§ Short exercise
Copy exactly the block of lines between the one containing "billet(name, side, finishes, group, fold, cutters)" and the one containing "if empty is", inclusive.

§ Given data
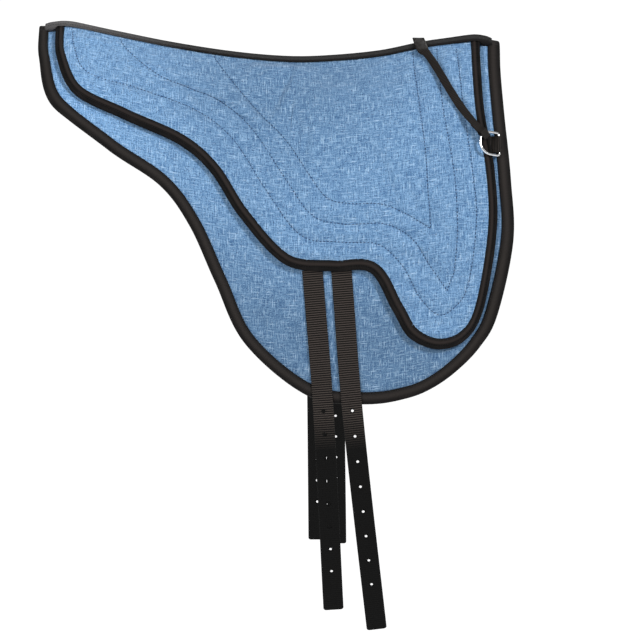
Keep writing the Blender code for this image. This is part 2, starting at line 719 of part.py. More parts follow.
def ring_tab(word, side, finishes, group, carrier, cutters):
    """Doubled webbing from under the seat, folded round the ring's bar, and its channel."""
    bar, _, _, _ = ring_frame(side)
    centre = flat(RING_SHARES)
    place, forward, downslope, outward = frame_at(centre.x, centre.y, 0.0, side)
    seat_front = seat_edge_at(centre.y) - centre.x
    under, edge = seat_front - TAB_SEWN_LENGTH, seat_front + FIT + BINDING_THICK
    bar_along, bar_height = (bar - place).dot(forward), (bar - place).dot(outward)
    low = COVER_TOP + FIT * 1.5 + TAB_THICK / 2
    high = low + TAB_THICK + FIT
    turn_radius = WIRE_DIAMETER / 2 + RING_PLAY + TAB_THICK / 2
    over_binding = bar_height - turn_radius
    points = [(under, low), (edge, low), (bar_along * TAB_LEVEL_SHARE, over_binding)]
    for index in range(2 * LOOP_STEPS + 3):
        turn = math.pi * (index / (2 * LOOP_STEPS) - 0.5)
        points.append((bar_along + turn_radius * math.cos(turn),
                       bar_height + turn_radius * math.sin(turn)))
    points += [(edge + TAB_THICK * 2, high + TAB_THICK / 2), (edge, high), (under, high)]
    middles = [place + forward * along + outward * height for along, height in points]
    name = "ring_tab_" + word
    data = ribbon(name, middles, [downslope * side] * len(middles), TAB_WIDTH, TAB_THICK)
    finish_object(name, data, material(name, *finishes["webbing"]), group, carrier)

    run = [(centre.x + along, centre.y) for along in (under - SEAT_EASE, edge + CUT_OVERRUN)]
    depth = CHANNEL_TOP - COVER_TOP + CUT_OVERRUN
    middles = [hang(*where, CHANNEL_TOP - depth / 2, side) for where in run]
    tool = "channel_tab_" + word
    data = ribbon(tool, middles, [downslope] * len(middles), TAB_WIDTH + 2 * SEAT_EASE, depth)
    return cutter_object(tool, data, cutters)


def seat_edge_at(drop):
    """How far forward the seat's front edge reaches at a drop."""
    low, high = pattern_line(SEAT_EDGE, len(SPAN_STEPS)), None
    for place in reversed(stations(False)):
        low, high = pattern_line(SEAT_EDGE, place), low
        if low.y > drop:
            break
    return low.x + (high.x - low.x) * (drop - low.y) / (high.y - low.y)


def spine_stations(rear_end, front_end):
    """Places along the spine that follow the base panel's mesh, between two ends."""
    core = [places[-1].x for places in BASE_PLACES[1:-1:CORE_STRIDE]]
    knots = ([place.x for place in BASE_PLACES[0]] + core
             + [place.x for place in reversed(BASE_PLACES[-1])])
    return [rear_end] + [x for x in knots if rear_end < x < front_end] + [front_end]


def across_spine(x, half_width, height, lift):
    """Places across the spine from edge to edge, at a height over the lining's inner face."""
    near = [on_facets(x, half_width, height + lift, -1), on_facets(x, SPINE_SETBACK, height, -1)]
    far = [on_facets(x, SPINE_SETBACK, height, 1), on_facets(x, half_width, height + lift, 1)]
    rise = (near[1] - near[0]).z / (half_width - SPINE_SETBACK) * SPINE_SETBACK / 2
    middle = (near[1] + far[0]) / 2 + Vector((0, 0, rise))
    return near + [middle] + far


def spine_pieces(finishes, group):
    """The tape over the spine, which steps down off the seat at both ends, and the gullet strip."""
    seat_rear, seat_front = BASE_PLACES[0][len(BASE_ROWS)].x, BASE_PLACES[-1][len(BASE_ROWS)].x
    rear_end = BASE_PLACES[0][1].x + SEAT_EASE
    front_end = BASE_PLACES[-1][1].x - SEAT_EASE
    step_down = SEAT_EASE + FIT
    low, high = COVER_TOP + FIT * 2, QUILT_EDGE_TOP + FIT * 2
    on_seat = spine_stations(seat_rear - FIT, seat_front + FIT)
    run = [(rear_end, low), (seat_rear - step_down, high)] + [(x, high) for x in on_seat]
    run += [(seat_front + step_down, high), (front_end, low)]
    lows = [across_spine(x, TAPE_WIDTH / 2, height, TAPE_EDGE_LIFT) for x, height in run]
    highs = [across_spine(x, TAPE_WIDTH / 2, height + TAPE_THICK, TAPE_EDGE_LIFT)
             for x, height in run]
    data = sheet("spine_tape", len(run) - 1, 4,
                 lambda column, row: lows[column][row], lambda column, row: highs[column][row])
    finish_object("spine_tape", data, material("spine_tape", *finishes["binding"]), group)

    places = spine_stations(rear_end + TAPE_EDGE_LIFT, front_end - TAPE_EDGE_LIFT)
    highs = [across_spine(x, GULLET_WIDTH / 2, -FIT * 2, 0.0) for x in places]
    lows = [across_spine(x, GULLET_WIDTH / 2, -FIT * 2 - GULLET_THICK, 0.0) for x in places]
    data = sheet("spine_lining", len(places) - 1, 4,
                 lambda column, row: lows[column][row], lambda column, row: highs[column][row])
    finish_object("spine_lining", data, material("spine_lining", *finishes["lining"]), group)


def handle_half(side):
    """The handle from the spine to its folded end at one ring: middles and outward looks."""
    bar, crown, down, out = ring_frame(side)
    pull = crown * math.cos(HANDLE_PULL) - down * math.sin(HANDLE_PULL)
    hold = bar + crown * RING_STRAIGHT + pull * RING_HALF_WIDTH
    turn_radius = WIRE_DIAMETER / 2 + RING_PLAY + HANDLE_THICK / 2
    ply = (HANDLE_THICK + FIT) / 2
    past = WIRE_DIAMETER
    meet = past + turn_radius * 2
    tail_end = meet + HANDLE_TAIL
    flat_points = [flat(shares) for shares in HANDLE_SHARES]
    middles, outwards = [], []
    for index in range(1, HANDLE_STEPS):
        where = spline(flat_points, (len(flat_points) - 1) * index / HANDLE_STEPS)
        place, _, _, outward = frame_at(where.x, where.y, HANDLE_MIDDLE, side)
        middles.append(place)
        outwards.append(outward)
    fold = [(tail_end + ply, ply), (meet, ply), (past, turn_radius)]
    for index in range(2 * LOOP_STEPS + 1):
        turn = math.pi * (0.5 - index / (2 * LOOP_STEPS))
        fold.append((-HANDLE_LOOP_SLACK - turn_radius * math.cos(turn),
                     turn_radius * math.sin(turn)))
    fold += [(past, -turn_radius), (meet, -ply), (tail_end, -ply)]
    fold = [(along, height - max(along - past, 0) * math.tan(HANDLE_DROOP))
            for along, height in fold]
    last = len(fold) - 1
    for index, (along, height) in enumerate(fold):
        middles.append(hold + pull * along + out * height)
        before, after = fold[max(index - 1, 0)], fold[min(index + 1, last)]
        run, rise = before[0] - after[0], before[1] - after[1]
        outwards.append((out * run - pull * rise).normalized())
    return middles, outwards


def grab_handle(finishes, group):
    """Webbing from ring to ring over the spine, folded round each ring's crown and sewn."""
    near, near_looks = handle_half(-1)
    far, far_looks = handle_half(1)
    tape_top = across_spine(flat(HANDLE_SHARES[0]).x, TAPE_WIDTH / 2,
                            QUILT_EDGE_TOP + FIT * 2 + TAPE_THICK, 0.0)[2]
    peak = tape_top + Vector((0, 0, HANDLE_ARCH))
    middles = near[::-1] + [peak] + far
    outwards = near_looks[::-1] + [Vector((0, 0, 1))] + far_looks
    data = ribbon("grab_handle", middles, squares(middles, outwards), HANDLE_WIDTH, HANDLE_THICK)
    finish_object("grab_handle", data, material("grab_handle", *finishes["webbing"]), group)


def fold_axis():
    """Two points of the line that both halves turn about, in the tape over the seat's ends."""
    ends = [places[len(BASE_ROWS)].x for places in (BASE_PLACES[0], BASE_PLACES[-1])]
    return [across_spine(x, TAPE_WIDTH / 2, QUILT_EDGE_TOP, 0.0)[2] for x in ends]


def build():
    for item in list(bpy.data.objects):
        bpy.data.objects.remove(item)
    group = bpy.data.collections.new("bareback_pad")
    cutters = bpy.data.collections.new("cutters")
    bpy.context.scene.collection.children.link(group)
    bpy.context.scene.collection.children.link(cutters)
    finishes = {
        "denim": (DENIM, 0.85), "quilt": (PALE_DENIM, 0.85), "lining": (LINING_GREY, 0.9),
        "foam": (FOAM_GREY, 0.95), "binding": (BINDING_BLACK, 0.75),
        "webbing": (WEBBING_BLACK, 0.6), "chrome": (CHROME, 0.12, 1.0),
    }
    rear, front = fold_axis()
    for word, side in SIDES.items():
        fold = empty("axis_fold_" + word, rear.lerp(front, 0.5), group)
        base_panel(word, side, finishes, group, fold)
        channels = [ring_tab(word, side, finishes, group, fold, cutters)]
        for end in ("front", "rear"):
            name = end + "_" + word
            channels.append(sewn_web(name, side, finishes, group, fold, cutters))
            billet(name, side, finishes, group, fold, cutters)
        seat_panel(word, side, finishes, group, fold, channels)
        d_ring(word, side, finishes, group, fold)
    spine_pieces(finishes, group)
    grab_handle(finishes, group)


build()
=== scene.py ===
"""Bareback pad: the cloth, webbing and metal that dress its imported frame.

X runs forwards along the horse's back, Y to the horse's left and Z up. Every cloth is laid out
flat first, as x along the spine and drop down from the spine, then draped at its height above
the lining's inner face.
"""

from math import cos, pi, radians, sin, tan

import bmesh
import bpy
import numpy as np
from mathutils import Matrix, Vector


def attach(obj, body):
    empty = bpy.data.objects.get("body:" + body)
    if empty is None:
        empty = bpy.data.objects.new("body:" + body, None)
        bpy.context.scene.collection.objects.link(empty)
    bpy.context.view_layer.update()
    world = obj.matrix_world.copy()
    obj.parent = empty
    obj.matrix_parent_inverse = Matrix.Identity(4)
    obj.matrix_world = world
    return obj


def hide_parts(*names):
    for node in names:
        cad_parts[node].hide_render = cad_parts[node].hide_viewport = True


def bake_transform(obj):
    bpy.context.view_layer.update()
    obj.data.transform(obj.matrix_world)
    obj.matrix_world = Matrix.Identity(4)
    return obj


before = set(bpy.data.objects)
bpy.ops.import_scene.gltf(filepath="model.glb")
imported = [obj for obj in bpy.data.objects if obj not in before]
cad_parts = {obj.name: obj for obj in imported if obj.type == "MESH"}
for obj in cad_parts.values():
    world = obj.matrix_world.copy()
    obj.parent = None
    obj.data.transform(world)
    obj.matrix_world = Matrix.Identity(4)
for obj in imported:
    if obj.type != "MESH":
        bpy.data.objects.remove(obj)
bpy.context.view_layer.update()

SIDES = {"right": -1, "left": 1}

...

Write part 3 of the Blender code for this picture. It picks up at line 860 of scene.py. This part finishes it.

§ Answer to this task
            billet(name, side, finishes, group, fold, cutters)
        seat_panel(word, side, finishes, group, fold, channels)
        d_ring(word, side, finishes, group, fold)
    spine_pieces(finishes, group)
    grab_handle(finishes, group)


build()
=== scene.py ===
"""Bareback pad: the cloth, webbing and metal that dress its imported frame.

X runs forwards along the horse's back, Y to the horse's left and Z up. Every cloth is laid out
flat first, as x along the spine and drop down from the spine, then draped at its height above
the lining's inner face.
"""

from math import cos, pi, radians, sin, tan

import bmesh
import bpy
import numpy as np
from mathutils import Matrix, Vector


def attach(obj, body):
    empty = bpy.data.objects.get("body:" + body)
    if empty is None:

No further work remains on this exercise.